Secondly, you can’t use standard JR module on the X-Lite without modifications. The X-Lite is designed for the smaller modules such as the R9M-Lite. And yes, it is pin-compatible with the Crossfire but you need to do some DiY mods.

Lastly, the Nirvana uses 18650 batteries and rechargeable inside the radio. The X-Lite uses the less popular 18500, and you need a dedicated charger to charge them. In my opinion this is not user friendly at all.

I have been using the Taranis for years, and all my quads have Frsky receivers already. It’s going to cost a lot to replace them with Flysky RX. If you are in the same situation, you could get a Frsky XJT module for the Nirvana.

The Nirvana TX comes with two receivers to help you transfer over to the Flysky RC system, the Micro IA8X and IA8S.

The Micro IA8X is tiny – it’s about the size of an R-XSR and meant to be used on micro quads. The IA8S receiver has two antennas for diversity with IPEX connectors. However it’s a little bigger than the R-XSR or even XSR. Both are capable of iBus, SBUS and PPM.

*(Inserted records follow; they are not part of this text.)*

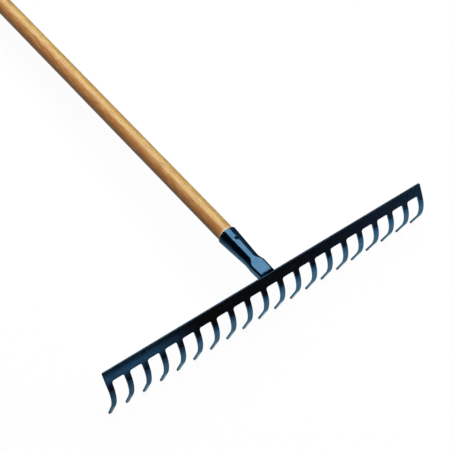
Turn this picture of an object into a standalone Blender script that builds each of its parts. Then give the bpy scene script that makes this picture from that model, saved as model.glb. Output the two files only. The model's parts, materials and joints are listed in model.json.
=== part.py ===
"""Garden rake: a punched and bent steel head with twenty tines, a tapered steel socket and a wooden handle.

Metres, +Z up. The tool lies as it would on a floor, on its tine tips and on the far end of its handle.
The origin is on that floor under the middle of the tool, X runs along the head, and +Y points to the far
end of the handle.

The pieces are modelled in the tool's own frame, which the empty named tool_frame then tilts and lifts.
There the handle's axis is the Y axis, and y = 0 is where the tines leave the bar, half way through the steel.
"""

import math

import bmesh
import bpy
from mathutils import Vector

# Head: a strip of steel, punched to a comb and bent. Distances along it start at the bar's top edge.
STEEL_THICKNESS = 0.0033
TINE_COUNT = 20
TINE_PITCH = 0.032
TINE_ROOT_WIDTH = 0.0100
TINE_TIP_WIDTH = 0.0056
TINE_END_CORNER = 0.0013
BAR_WIDTH = 0.0186
BAR_END_CORNER = 0.002
GAP_CORNER = 0.0036
EDGE_BREAK = 0.0005
BAR_SLOPE = math.radians(57.5)
ROOT_STRAIGHT = 0.0108
BEND_RADIUS = 0.0436
BEND_ANGLE = math.radians(53)
TIP_STRAIGHT = 0.0274
HANDLE_ABOVE_GAPS = 0.0084

# Socket: round and tapered from its mouth, then pressed flat to a neck that ends on the bar's back.
SOCKET_WALL = 0.0018
MOUTH_LIP = 0.0006
MOUTH_Y = 0.1087
MOUTH_DIAMETER = 0.0330
TAPER_END_Y = 0.0502
TAPER_END_DIAMETER = 0.0256
SHOULDER_Y = 0.0352
SHOULDER_WIDTH = 0.0280
NECK_END_WIDTH = 0.0266
NECK_HEIGHT = 0.0160
NECK_CORNER = 0.0050
NECK_RISE = 0.0016

# Handle: a round pole whose nose follows the socket's bore.
HANDLE_DIAMETER = 0.0285
HANDLE_LENGTH = 1.5
HANDLE_NOSE_Y = 0.055
HANDLE_NOSE_CHAMFER = 0.002
HANDLE_BUTT_ROUNDING = 0.006

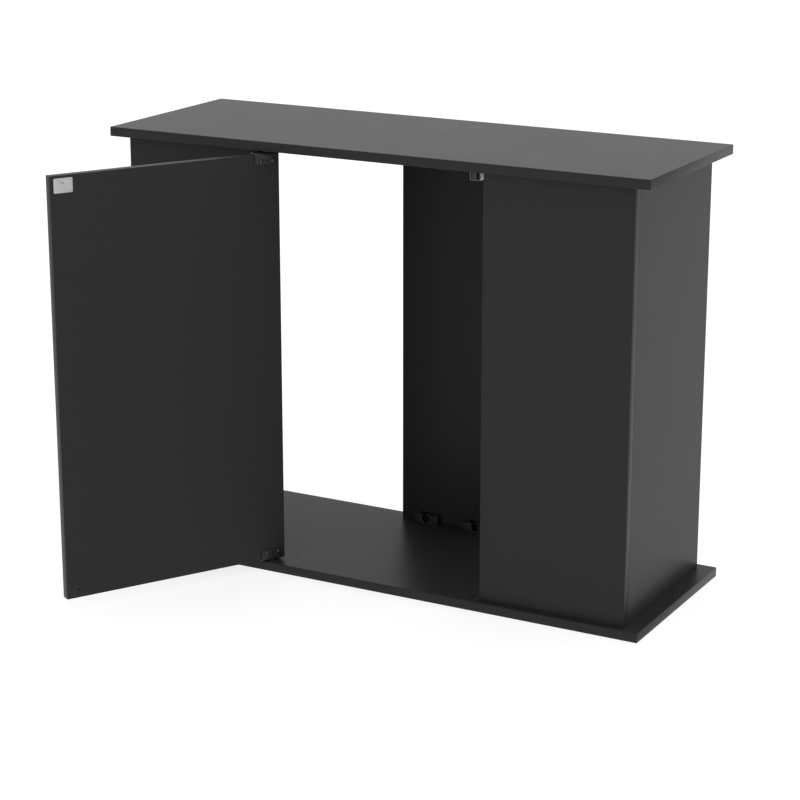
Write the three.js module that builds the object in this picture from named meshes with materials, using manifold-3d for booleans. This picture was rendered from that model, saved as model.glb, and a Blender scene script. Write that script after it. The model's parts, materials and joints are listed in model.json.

The Micro IA8X has 600-800 meters of range, while the IA8S RX has 1Km to 1.5Km range.

I hope Flysky would provide smaller diversity receivers in the future. We covered some other Flysky receiver options in this article.

A lot of people are going to use Crossfire or even the Frsky XJT so this is not an issue at all. Not to mention most TX these days don’t even come with any receivers!